Ce pays était occupé par l’Armée rouge, depuis la fin de la Deuxième Guerre mondiale, et soumis à un régime communiste. Après la mort de Staline, en 1953, ceux qui aspiraient à la liberté avaient commencé à relever la tête. En octobre 1956, un mouvement massif des étudiants hongrois poussa à la démission un gouvernement d’un stalinisme orthodoxe. Le pouvoir revint alors à Imre Nagy, un communiste qui avait déjà été chef de gouvernement, mais faisait tout de même figure de dissident en raison de ses idées réformistes. Et, en effet, une fois arrivé au pouvoir, il décida le rétablissement du multipartisme et la sortie de son pays du Pacte de Varsovie, l’alliance militaire qui le liait à Moscou et aux autres pays du bloc de l’Est.

L’Union soviétique et ses Etats vassaux décidèrent alors de mettre fin à l’expérience. Début novembre, les troupes du Pacte de Varsovie entrèrent en Hongrie et matèrent l’insurrection hongroise dans le sang. Cette intervention brutale suscita l’indignation à l’Ouest, jusque parmi les militants des partis communistes occidentaux. Le souvenir de l’occupation était encore vivace. Beaucoup de Luxembourgeois s’identifièrent ainsi avec un peuple soumis au joug implacable d’une puissance étrangère et totalitaire.

Colère antisoviétique

Une première manifestation eut lieu à Esch, dans l’après-midi du 5 novembre 1956. Plusieurs centaines de lycéens défilèrent dans les rues en scandant des slogans antisoviétiques. La Marseillaise fut entonnée. La température de la foule monta dangereusement lorsque celle-ci arriva à la hauteur des locaux eschois du quotidien communiste Zeitung vum Lëtzebuerger Vollek. Les forces de l’ordre durent intervenir. Ce n’étaient que les préliminaires de ce qui allait se dérouler le lendemain.
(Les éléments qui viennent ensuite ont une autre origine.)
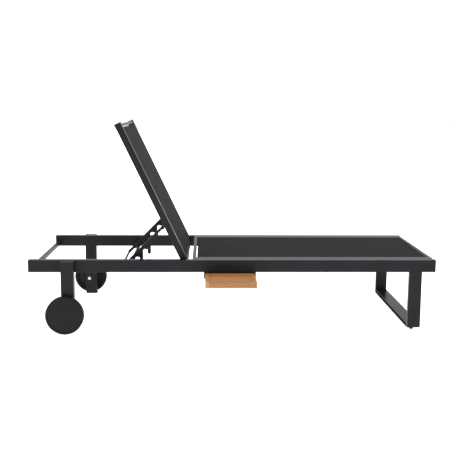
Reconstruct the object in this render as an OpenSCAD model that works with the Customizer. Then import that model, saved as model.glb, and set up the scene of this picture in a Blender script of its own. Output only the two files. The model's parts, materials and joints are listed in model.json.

Le jour suivant, le 6 novembre, était celui de la fête nationale soviétique. L’ambassadeur soviétique, Ivan Melnik, avait invité près de 400 personnes au château de Beggen, où était installée la légation soviétique. Des organisations nationalistes, chrétiennes, libérales et socialistes avaient appelé les personnalités luxembourgeoises qui y étaient conviées à boycotter la réception. Elles avaient également appelé à manifester devant les grilles du château.

Près d’un millier de manifestants étaient déjà sur place vers 18.00 heures, parmi eux une majorité de lycéens et d’étudiants. Ils arboraient des drapeaux luxembourgeois et hongrois ainsi que des pancartes portant des inscriptions comme „Vive la Hongrie“, „A bas les bouchers de Budapest“ ou „Euer Wodka schmeckt nach Blut“. Les cris et les sifflements se multiplièrent, des pétards explosèrent et la foule tenta même de pénétrer dans le château. Mais à ce moment le cordon policier était encore suffisamment robuste pour les repousser.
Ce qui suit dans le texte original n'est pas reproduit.